Not only has it failed. It's actually left DFW air dirtier than when it began. Here's why:
- Two monitors now have a three year running average (design value) of 85ppb or more. This is the same number as 2010, so no change at all on that front.
- The three year average for the region's highest reading actually went up 1 ppb from 2010 (86 ppb), to 2012 (87 ppb), with a spike of 90 ppb last year. Worse than 2010.
- Six monitors saw a violation of the 85 standard this summer by posting a 4th highest reading that was 85 ppb or above. Only one monitor did that in 2010. 2012 is five times worse than 2010 by this measuring stick.
- The location of those violating monitors is of concern because they moved further east from the northwestern corner of Tarrant County where they'd been "contained" – all the way into central Dallas, where the "Hinton St. monitor" near Mockingbird and I-35 recorded a 4th highest reading of 85 ppb or above for the first time since 2005. Also proof things have gotten worse, not better.
So the latest TCEQ DFW clean air plan achieved the following: More numerous and geographically-dispersed violations, with an increase in average levels of air pollution that takes it further away from the 84 it needs to achieve, instead of bringing it closer.

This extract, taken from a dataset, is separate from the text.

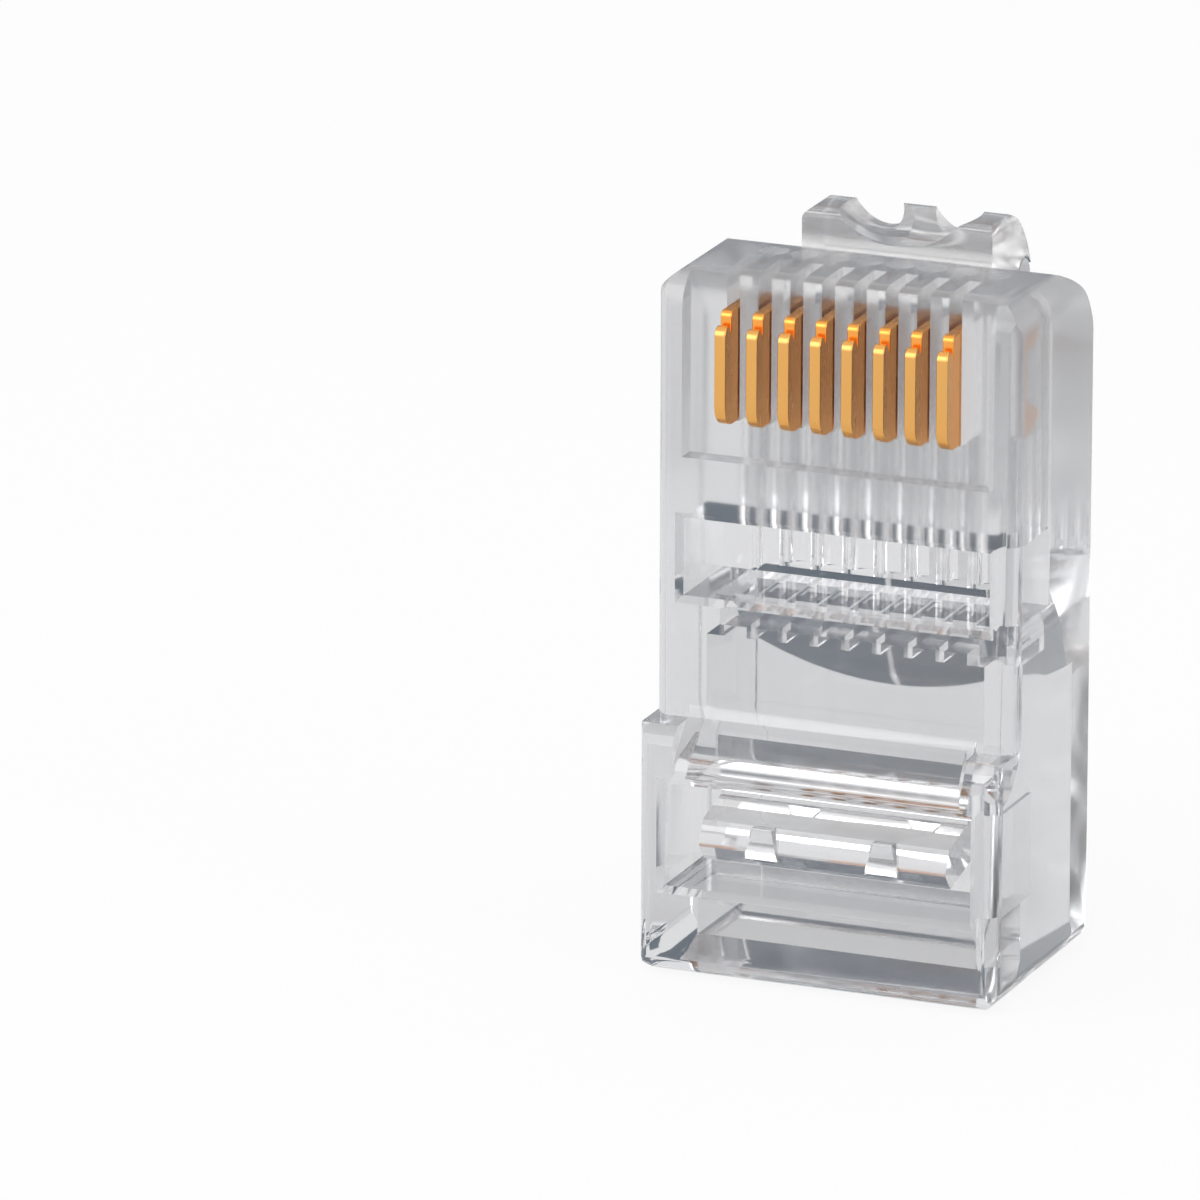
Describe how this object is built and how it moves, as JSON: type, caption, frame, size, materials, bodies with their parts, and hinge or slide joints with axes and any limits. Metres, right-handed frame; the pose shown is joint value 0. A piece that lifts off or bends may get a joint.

To fully appreciate the agency's mendacity in its public approach to this failure, all you have to do is ask yourself how TCEQ would have reacted had it somehow achieved the miraculous decrease in air pollution its clean air plan promised. Go look at the front page of the TCEQ website. It has almost as many diatribes against the EPA as it does real environmental policy news, including opinion pieces written by TCEQ Commissioners. Do you think the agency would have waited until June 15th, 2013 to trumpet its success just because of a meaningless, bureaucratic deadline? Neither do we.
The TCEQ is never going to be a trustworthy source of information or expertise in the fight against DFW smog again while Governor Perry is in office. The sooner local officials wise-up and chart their own path, the better.